What the exercise asks: Print out the material that follows word for word.

Dataset section:
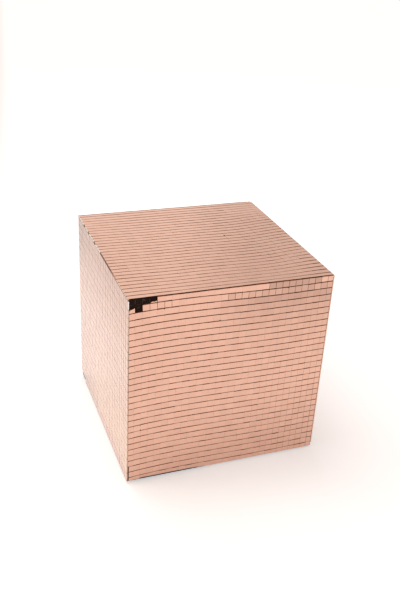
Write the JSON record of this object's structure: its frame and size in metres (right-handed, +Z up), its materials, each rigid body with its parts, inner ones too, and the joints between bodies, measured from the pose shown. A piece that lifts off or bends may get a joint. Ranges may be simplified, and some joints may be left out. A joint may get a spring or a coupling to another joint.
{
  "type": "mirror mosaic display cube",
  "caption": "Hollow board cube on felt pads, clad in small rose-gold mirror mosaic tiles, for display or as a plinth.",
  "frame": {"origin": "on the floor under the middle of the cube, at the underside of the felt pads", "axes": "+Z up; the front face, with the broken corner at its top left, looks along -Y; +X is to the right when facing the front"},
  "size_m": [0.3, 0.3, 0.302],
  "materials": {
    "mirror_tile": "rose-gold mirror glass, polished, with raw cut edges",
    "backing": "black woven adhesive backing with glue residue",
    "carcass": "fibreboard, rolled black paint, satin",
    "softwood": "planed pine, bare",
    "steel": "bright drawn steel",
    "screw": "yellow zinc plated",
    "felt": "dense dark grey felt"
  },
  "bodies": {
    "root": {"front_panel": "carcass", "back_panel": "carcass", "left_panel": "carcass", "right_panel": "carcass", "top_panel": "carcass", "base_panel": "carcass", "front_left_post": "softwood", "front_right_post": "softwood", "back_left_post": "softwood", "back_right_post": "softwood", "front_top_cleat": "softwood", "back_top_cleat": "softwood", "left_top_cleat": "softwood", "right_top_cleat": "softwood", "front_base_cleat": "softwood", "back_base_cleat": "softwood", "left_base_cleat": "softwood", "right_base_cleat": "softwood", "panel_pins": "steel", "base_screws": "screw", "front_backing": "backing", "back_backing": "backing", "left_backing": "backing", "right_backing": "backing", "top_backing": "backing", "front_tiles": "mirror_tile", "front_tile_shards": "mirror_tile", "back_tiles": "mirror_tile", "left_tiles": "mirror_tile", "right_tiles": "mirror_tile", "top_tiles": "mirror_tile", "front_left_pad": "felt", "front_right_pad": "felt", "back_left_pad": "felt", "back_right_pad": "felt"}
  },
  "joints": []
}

Result of this exercise:
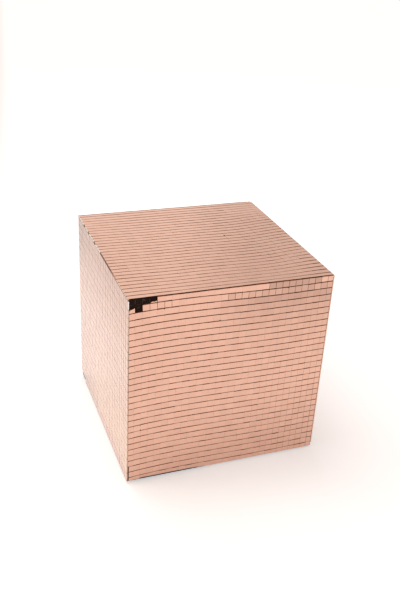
Write the JSON record of this object's structure: its frame and size in metres (right-handed, +Z up), its materials, each rigid body with its parts, inner ones too, and the joints between bodies, measured from the pose shown. A piece that lifts off or bends may get a joint. Ranges may be simplified, and some joints may be left out. A joint may get a spring or a coupling to another joint.
{
  "type": "mirror mosaic display cube",
  "caption": "Hollow board cube on felt pads, clad in small rose-gold mirror mosaic tiles, for display or as a plinth.",
  "frame": {"origin": "on the floor under the middle of the cube, at the underside of the felt pads", "axes": "+Z up; the front face, with the broken corner at its top left, looks along -Y; +X is to the right when facing the front"},
  "size_m": [0.3, 0.3, 0.302],
  "materials": {
    "mirror_tile": "rose-gold mirror glass, polished, with raw cut edges",
    "backing": "black woven adhesive backing with glue residue",
    "carcass": "fibreboard, rolled black paint, satin",
    "softwood": "planed pine, bare",
    "steel": "bright drawn steel",
    "screw": "yellow zinc plated",
    "felt": "dense dark grey felt"
  },
  "bodies": {
    "root": {"front_panel": "carcass", "back_panel": "carcass", "left_panel": "carcass", "right_panel": "carcass", "top_panel": "carcass", "base_panel": "carcass", "front_left_post": "softwood", "front_right_post": "softwood", "back_left_post": "softwood", "back_right_post": "softwood", "front_top_cleat": "softwood", "back_top_cleat": "softwood", "left_top_cleat": "softwood", "right_top_cleat": "softwood", "front_base_cleat": "softwood", "back_base_cleat": "softwood", "left_base_cleat": "softwood", "right_base_cleat": "softwood", "panel_pins": "steel", "base_screws": "screw", "front_backing": "backing", "back_backing": "backing", "left_backing": "backing", "right_backing": "backing", "top_backing": "backing", "front_tiles": "mirror_tile", "front_tile_shards": "mirror_tile", "back_tiles": "mirror_tile", "left_tiles": "mirror_tile", "right_tiles": "mirror_tile", "top_tiles": "mirror_tile", "front_left_pad": "felt", "front_right_pad": "felt", "back_left_pad": "felt", "back_right_pad": "felt"}
  },
  "joints": []
}